■ **YOUR INSTRUCTIONS**: Work out how many lines in the listing below include the word "from"; answer with the number alone.
* start STORED DATA *
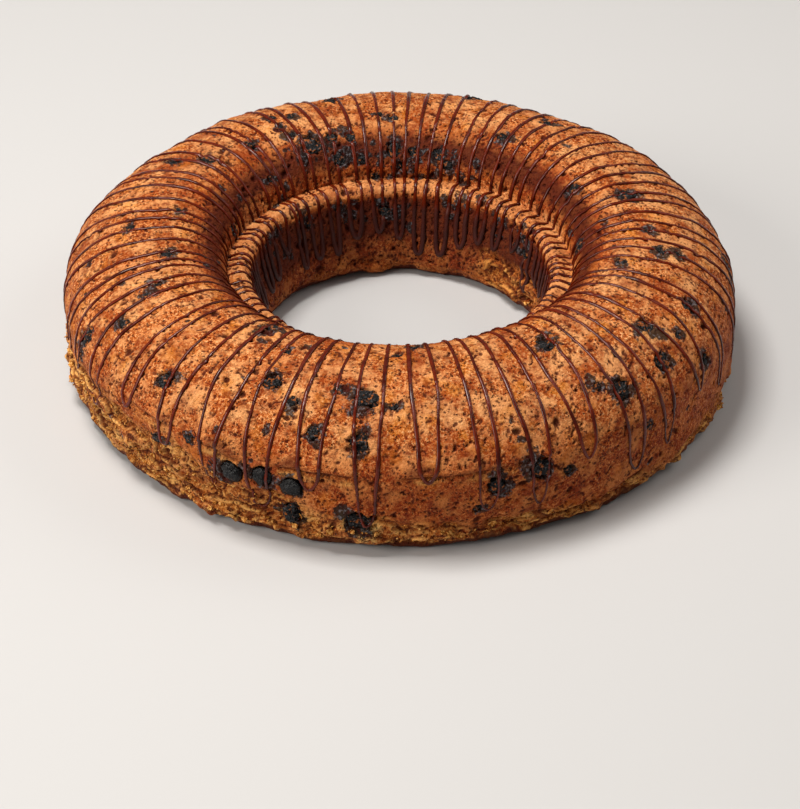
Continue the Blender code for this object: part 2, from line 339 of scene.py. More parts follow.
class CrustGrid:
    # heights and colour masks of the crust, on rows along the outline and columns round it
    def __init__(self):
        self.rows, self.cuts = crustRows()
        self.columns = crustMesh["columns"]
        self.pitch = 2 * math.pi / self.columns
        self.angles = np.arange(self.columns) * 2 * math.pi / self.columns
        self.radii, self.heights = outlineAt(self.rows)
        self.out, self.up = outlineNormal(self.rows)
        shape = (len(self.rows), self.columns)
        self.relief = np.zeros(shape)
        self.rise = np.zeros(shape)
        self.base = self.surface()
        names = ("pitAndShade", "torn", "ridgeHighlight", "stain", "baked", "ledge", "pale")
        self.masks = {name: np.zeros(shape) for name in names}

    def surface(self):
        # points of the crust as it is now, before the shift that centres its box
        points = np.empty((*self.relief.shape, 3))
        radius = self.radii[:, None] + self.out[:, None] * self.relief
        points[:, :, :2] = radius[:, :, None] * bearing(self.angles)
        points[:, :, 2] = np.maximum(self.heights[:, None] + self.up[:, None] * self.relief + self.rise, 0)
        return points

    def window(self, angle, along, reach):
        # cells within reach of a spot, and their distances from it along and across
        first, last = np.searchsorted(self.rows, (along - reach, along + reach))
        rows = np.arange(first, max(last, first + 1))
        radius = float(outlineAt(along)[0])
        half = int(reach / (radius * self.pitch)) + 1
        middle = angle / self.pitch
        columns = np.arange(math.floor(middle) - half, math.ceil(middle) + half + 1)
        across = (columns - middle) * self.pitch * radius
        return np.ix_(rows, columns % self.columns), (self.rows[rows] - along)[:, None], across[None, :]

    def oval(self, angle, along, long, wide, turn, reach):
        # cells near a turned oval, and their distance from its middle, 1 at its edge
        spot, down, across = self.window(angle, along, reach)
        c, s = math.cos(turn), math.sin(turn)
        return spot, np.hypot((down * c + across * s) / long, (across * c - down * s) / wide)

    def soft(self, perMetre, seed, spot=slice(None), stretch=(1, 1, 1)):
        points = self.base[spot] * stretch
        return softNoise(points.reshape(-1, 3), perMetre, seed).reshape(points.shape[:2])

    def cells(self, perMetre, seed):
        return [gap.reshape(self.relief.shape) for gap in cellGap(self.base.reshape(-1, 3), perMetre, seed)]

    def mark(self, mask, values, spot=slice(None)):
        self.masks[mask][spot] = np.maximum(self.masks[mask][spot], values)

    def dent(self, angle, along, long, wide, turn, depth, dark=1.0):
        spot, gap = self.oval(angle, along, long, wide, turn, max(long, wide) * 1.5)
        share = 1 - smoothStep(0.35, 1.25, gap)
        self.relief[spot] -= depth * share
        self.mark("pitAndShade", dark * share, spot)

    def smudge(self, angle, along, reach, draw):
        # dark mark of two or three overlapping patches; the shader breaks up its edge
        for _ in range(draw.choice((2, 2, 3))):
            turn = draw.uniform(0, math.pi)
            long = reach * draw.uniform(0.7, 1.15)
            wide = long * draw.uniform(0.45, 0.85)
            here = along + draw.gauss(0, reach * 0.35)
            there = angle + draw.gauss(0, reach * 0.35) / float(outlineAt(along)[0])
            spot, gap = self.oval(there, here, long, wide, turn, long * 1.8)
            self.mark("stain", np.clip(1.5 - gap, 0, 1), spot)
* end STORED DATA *
■ **ANSWER**: 3